B.G.: I faced resistance. Not everyone believed my dream, not everyone believed my espousals, but I kept telling myself that it was a numbers game –– that’s all everything really is. If you reach enough people, knock on enough doors and make enough calls, somebody is going to bite. Ralph Waldo Emerson said “If you can write a better book, preach a better sermon or make a better mouse-trap than your neighbor, then the world will make a beaten path to your door,” you know. Don’t chase Oprah, let Oprah chase you.
AB: Tell me about those first years of Def Jam. Was it a rocky start or did things take off smoothly?
BG: Well we started off with a four-episode pilot from HBO and it was amazing. It was phenomenal. We won a Peabody award for the first and second season, which is akin to like an Emmy. It was a blessing.
AB: Why did you choose Mos Def to be the host?
BG: I chose Mos because he’s the bridge between hip-hop and spoken word.

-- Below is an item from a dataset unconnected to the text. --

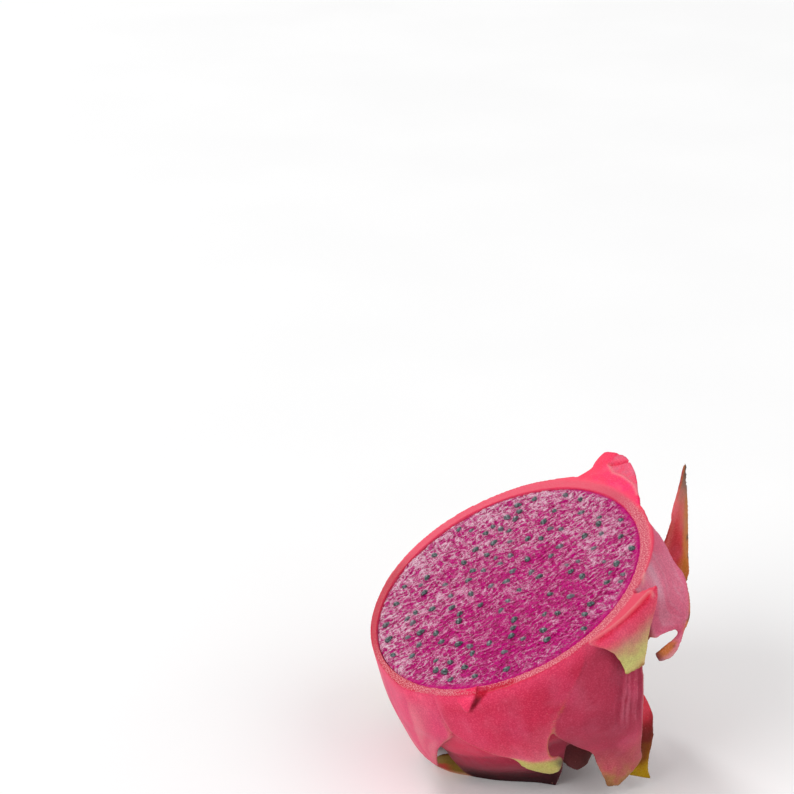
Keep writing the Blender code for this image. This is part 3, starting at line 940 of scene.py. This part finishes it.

AB: What was his initial reaction?
BG: He was basically like you know, “If I do this it can’t be wack, it’s gotta be hot”. And from that first episode he was off to the races.
AB: Did you have any doubt that the show would be successful?
BG: I knew it was going to be successful. There wasn’t a shadow of a doubt in my mind.
AB: Now that the show is over, what is it that you are trying to do next?
BG: Well, first off, I don’t “try,” I do. “Try” is a word I don’t even allow in my vocabulary…Right now, though, I’m focusing on theater, film and continuing to be myself. My goal is to be the first literary mogul, nothing less than that.